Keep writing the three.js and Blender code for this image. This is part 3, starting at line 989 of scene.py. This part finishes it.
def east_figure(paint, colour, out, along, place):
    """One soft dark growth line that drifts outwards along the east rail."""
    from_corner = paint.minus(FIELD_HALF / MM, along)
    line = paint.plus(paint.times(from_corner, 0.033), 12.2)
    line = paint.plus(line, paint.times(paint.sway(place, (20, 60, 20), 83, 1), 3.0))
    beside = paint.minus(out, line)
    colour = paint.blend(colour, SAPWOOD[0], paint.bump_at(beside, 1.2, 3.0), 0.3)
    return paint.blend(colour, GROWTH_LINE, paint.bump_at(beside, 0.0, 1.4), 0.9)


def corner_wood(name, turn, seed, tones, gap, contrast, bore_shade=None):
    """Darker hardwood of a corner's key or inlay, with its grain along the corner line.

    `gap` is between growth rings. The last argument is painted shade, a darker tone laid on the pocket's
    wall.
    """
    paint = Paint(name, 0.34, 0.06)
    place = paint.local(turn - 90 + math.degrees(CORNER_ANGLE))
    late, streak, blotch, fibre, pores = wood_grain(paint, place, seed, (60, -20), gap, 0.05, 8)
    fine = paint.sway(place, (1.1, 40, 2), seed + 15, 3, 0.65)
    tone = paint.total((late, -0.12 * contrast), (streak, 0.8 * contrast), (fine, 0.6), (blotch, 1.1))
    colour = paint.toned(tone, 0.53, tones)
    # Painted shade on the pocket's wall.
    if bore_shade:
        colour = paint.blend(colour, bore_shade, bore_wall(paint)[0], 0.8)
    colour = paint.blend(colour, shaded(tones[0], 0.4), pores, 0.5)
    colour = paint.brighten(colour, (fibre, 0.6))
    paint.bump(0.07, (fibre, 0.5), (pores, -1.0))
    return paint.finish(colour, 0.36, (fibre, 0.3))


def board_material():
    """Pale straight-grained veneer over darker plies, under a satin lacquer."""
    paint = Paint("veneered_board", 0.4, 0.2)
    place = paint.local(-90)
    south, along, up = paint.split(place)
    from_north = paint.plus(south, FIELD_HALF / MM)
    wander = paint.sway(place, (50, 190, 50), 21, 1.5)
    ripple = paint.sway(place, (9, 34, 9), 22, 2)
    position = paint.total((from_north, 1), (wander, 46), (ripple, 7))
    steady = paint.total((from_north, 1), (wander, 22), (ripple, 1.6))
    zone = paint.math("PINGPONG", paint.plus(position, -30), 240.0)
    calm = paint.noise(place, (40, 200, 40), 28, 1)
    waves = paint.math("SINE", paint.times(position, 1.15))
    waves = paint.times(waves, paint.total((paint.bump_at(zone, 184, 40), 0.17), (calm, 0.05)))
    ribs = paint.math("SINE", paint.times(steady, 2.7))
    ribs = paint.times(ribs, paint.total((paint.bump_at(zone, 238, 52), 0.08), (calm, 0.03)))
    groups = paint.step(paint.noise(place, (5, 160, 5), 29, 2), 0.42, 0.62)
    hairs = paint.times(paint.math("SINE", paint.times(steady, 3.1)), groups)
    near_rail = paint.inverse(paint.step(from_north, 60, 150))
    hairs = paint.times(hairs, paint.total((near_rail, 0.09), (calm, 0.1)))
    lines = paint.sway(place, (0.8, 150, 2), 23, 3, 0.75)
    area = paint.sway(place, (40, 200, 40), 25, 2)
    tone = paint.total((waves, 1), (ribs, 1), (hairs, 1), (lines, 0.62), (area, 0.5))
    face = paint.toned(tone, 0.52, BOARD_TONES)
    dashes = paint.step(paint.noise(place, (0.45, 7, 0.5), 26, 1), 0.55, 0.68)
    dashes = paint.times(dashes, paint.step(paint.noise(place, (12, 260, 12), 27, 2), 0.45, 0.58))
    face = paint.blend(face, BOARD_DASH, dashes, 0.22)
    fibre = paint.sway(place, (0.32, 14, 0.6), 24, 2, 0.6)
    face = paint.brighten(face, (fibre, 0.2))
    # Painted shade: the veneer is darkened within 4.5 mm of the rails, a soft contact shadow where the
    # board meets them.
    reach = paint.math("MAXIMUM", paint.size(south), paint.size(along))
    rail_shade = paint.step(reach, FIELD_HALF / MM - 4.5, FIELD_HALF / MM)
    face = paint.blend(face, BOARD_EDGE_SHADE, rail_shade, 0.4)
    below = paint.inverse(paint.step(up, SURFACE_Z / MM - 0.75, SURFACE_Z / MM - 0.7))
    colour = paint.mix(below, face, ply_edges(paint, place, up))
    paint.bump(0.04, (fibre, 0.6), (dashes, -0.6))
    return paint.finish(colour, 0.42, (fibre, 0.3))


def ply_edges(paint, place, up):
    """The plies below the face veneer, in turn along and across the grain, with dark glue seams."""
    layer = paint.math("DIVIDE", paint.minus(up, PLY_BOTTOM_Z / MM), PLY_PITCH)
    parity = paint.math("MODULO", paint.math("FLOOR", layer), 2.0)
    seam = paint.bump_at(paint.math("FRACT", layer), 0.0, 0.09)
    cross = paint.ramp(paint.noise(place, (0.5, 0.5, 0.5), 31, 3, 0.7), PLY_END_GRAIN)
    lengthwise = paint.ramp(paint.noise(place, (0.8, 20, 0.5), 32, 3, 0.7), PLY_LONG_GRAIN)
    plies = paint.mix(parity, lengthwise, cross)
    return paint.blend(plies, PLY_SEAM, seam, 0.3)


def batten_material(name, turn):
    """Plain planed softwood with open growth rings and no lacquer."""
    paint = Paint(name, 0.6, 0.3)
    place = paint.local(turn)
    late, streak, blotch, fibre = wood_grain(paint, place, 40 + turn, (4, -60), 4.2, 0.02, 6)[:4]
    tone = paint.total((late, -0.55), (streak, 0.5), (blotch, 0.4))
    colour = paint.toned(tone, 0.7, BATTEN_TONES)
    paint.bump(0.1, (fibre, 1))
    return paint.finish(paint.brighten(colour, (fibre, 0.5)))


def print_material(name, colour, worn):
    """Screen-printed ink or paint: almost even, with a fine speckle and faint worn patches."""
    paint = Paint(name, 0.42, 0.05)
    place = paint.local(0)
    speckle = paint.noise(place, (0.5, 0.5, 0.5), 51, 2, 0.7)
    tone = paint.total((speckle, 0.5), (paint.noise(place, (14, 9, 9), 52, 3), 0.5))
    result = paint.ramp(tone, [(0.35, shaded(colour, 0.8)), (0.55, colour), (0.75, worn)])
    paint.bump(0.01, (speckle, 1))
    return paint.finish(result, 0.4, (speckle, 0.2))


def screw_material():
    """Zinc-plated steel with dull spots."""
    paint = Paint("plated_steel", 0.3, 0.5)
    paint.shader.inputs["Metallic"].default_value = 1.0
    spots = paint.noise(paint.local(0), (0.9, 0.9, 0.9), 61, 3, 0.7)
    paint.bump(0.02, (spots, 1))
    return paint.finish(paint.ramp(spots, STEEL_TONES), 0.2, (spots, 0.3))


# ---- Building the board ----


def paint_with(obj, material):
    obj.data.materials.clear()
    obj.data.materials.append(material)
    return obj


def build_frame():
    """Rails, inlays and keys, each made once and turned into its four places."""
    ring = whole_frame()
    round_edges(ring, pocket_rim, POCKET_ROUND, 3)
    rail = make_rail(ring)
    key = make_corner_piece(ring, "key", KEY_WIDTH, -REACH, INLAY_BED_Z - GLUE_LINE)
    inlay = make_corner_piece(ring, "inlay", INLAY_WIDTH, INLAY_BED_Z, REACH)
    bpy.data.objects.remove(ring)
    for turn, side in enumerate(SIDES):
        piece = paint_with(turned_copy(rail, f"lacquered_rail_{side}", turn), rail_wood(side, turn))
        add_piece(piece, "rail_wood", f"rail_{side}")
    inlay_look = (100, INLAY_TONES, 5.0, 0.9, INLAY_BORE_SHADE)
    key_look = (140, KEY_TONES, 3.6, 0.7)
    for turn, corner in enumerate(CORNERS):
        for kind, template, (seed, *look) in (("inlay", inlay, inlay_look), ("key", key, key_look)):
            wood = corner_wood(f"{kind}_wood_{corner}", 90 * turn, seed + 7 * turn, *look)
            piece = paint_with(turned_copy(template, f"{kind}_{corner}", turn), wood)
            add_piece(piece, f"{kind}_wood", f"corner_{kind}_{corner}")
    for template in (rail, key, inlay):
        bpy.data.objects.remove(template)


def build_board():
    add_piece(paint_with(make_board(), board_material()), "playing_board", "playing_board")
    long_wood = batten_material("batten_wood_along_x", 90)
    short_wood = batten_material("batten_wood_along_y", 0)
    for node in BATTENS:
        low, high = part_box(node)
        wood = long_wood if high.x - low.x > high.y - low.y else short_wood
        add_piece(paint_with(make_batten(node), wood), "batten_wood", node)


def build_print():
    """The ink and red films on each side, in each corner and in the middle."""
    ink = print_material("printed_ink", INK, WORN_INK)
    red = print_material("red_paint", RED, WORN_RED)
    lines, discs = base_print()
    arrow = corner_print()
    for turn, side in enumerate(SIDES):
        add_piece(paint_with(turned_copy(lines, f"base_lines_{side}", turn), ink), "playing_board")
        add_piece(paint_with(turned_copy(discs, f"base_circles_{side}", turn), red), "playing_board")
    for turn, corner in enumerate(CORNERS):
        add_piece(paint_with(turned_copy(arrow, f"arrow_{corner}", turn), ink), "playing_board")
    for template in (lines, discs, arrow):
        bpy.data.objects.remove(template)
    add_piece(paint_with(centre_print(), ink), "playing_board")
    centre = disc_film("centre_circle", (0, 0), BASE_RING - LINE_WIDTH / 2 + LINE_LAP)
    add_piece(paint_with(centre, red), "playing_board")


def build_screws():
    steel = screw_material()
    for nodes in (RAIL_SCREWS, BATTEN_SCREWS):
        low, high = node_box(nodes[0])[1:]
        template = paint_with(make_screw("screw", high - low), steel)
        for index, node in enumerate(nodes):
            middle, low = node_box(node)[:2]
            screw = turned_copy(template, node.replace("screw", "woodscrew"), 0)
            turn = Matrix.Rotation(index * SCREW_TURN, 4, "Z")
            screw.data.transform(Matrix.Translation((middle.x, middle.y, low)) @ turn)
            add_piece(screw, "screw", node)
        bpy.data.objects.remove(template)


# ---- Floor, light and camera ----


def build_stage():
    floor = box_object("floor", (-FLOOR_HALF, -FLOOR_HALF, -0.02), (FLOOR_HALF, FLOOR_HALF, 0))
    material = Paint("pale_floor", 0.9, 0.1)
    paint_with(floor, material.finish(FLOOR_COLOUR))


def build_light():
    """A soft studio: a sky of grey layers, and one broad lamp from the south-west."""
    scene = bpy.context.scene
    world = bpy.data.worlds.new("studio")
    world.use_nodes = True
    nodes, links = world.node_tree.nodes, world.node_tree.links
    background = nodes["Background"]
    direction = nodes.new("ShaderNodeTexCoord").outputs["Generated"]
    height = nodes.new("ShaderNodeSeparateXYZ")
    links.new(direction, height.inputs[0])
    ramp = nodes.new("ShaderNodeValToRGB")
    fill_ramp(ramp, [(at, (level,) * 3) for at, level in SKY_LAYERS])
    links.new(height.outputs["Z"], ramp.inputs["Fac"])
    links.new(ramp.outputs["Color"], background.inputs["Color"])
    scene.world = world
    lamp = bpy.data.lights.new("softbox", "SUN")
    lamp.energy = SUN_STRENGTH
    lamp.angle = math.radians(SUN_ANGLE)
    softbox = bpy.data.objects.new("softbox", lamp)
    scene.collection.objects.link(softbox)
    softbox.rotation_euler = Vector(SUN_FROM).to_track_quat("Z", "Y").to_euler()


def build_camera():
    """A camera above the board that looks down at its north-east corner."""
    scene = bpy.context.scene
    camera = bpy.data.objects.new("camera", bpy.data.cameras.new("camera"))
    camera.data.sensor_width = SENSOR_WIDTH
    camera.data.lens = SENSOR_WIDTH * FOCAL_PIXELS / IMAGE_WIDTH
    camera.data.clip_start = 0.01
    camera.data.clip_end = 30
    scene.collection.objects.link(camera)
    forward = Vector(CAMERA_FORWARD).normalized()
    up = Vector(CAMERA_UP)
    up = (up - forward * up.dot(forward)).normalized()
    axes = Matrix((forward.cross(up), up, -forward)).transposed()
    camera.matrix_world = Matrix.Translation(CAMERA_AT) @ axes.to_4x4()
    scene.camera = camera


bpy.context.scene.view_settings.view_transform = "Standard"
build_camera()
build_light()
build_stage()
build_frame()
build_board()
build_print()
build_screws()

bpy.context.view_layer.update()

_ _ _ _

STATED EXERCISE:
Set down each line of the material verbatim, from the first line through the line that contains "0.0, 1.4), 0.9)".

FINAL RESULT:
Keep writing the three.js and Blender code for this image. This is part 3, starting at line 989 of scene.py. This part finishes it.
def east_figure(paint, colour, out, along, place):
    """One soft dark growth line that drifts outwards along the east rail."""
    from_corner = paint.minus(FIELD_HALF / MM, along)
    line = paint.plus(paint.times(from_corner, 0.033), 12.2)
    line = paint.plus(line, paint.times(paint.sway(place, (20, 60, 20), 83, 1), 3.0))
    beside = paint.minus(out, line)
    colour = paint.blend(colour, SAPWOOD[0], paint.bump_at(beside, 1.2, 3.0), 0.3)
    return paint.blend(colour, GROWTH_LINE, paint.bump_at(beside, 0.0, 1.4), 0.9)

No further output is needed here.